++++ Dataset content

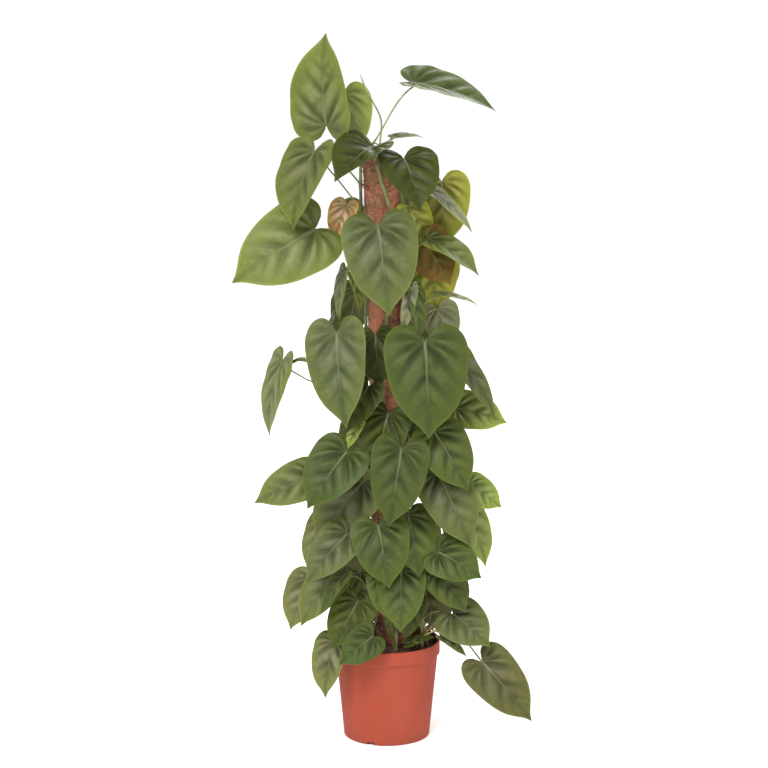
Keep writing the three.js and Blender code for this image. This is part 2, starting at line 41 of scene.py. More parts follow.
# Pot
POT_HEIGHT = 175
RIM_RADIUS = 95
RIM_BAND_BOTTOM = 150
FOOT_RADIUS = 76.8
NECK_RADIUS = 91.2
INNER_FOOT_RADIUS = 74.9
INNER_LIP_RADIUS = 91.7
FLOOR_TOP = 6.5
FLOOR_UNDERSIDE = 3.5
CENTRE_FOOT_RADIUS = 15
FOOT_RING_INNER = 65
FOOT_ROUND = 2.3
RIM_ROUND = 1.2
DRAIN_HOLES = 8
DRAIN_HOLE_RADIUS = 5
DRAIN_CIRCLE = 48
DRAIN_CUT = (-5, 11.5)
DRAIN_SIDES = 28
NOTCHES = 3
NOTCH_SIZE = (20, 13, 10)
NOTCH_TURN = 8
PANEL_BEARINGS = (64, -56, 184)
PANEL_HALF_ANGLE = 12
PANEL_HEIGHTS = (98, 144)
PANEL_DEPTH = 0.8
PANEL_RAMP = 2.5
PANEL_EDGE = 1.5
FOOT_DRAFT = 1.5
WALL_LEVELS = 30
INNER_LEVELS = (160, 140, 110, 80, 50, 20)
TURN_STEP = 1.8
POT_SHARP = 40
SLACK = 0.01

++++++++

Requirements — From the preceding material, extract every line exactly.

Correct result —
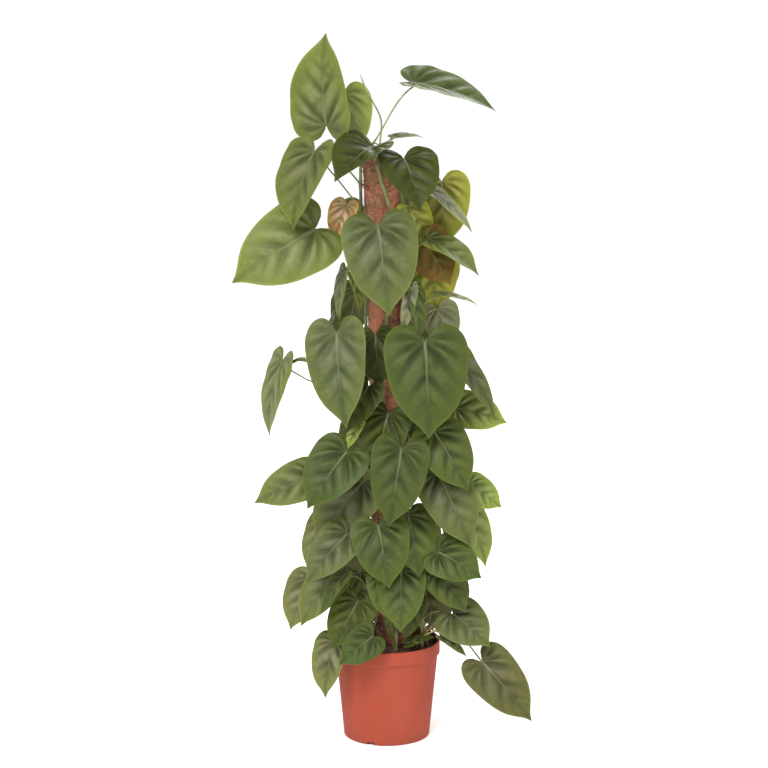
Keep writing the three.js and Blender code for this image. This is part 2, starting at line 41 of scene.py. More parts follow.
# Pot
POT_HEIGHT = 175
RIM_RADIUS = 95
RIM_BAND_BOTTOM = 150
FOOT_RADIUS = 76.8
NECK_RADIUS = 91.2
INNER_FOOT_RADIUS = 74.9
INNER_LIP_RADIUS = 91.7
FLOOR_TOP = 6.5
FLOOR_UNDERSIDE = 3.5
CENTRE_FOOT_RADIUS = 15
FOOT_RING_INNER = 65
FOOT_ROUND = 2.3
RIM_ROUND = 1.2
DRAIN_HOLES = 8
DRAIN_HOLE_RADIUS = 5
DRAIN_CIRCLE = 48
DRAIN_CUT = (-5, 11.5)
DRAIN_SIDES = 28
NOTCHES = 3
NOTCH_SIZE = (20, 13, 10)
NOTCH_TURN = 8
PANEL_BEARINGS = (64, -56, 184)
PANEL_HALF_ANGLE = 12
PANEL_HEIGHTS = (98, 144)
PANEL_DEPTH = 0.8
PANEL_RAMP = 2.5
PANEL_EDGE = 1.5
FOOT_DRAFT = 1.5
WALL_LEVELS = 30
INNER_LEVELS = (160, 140, 110, 80, 50, 20)
TURN_STEP = 1.8
POT_SHARP = 40
SLACK = 0.01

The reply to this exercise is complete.